Data extracted from a collection:
────────────────

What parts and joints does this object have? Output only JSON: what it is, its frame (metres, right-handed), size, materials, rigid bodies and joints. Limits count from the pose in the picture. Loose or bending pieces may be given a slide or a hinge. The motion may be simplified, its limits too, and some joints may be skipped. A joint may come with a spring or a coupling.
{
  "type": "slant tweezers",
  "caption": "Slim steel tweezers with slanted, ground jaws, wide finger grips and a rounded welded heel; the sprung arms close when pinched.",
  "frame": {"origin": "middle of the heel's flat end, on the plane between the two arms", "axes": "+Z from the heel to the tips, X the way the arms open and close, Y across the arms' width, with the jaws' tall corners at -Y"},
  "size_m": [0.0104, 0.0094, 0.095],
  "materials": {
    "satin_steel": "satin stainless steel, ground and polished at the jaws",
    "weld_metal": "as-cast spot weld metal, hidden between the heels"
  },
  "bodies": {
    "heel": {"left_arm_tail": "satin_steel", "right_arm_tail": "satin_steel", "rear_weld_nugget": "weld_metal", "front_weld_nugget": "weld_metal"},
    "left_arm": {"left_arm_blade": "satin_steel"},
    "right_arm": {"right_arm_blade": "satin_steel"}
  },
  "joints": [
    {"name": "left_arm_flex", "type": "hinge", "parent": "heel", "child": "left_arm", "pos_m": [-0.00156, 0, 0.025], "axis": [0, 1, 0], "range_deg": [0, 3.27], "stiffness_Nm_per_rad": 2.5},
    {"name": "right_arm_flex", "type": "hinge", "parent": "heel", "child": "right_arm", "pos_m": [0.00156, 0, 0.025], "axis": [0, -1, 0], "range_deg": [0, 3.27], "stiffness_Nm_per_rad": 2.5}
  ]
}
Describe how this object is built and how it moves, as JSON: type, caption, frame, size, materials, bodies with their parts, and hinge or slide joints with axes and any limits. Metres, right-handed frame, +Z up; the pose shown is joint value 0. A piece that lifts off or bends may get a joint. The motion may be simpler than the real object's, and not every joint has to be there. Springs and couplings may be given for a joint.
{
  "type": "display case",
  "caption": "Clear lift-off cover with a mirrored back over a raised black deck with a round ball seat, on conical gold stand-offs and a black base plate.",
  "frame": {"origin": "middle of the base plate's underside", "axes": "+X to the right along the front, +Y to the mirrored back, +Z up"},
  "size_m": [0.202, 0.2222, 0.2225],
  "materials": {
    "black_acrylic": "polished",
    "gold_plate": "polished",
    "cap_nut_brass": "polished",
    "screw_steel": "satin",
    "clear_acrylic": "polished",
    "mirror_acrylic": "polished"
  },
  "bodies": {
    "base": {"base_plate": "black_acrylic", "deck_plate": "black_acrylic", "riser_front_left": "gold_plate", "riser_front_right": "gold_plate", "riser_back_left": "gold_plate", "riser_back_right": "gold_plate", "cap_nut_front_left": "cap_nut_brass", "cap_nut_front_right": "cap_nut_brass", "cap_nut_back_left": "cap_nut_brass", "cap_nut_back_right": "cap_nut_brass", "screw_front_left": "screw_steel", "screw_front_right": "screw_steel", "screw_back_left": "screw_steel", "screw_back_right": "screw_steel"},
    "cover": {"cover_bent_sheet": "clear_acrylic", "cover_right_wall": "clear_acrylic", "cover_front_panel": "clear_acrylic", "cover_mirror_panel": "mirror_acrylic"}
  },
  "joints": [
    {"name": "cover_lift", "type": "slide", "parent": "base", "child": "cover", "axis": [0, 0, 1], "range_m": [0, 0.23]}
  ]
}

────────────────

**Task directions**
Please quote the data above in full, with no line missing.

**Finished exercise**
What parts and joints does this object have? Output only JSON: what it is, its frame (metres, right-handed), size, materials, rigid bodies and joints. Limits count from the pose in the picture. Loose or bending pieces may be given a slide or a hinge. The motion may be simplified, its limits too, and some joints may be skipped. A joint may come with a spring or a coupling.
{
  "type": "slant tweezers",
  "caption": "Slim steel tweezers with slanted, ground jaws, wide finger grips and a rounded welded heel; the sprung arms close when pinched.",
  "frame": {"origin": "middle of the heel's flat end, on the plane between the two arms", "axes": "+Z from the heel to the tips, X the way the arms open and close, Y across the arms' width, with the jaws' tall corners at -Y"},
  "size_m": [0.0104, 0.0094, 0.095],
  "materials": {
    "satin_steel": "satin stainless steel, ground and polished at the jaws",
    "weld_metal": "as-cast spot weld metal, hidden between the heels"
  },
  "bodies": {
    "heel": {"left_arm_tail": "satin_steel", "right_arm_tail": "satin_steel", "rear_weld_nugget": "weld_metal", "front_weld_nugget": "weld_metal"},
    "left_arm": {"left_arm_blade": "satin_steel"},
    "right_arm": {"right_arm_blade": "satin_steel"}
  },
  "joints": [
    {"name": "left_arm_flex", "type": "hinge", "parent": "heel", "child": "left_arm", "pos_m": [-0.00156, 0, 0.025], "axis": [0, 1, 0], "range_deg": [0, 3.27], "stiffness_Nm_per_rad": 2.5},
    {"name": "right_arm_flex", "type": "hinge", "parent": "heel", "child": "right_arm", "pos_m": [0.00156, 0, 0.025], "axis": [0, -1, 0], "range_deg": [0, 3.27], "stiffness_Nm_per_rad": 2.5}
  ]
}
Describe how this object is built and how it moves, as JSON: type, caption, frame, size, materials, bodies with their parts, and hinge or slide joints with axes and any limits. Metres, right-handed frame, +Z up; the pose shown is joint value 0. A piece that lifts off or bends may get a joint. The motion may be simpler than the real object's, and not every joint has to be there. Springs and couplings may be given for a joint.
{
  "type": "display case",
  "caption": "Clear lift-off cover with a mirrored back over a raised black deck with a round ball seat, on conical gold stand-offs and a black base plate.",
  "frame": {"origin": "middle of the base plate's underside", "axes": "+X to the right along the front, +Y to the mirrored back, +Z up"},
  "size_m": [0.202, 0.2222, 0.2225],
  "materials": {
    "black_acrylic": "polished",
    "gold_plate": "polished",
    "cap_nut_brass": "polished",
    "screw_steel": "satin",
    "clear_acrylic": "polished",
    "mirror_acrylic": "polished"
  },
  "bodies": {
    "base": {"base_plate": "black_acrylic", "deck_plate": "black_acrylic", "riser_front_left": "gold_plate", "riser_front_right": "gold_plate", "riser_back_left": "gold_plate", "riser_back_right": "gold_plate", "cap_nut_front_left": "cap_nut_brass", "cap_nut_front_right": "cap_nut_brass", "cap_nut_back_left": "cap_nut_brass", "cap_nut_back_right": "cap_nut_brass", "screw_front_left": "screw_steel", "screw_front_right": "screw_steel", "screw_back_left": "screw_steel", "screw_back_right": "screw_steel"},
    "cover": {"cover_bent_sheet": "clear_acrylic", "cover_right_wall": "clear_acrylic", "cover_front_panel": "clear_acrylic", "cover_mirror_panel": "mirror_acrylic"}
  },
  "joints": [
    {"name": "cover_lift", "type": "slide", "parent": "base", "child": "cover", "axis": [0, 0, 1], "range_m": [0, 0.23]}
  ]
}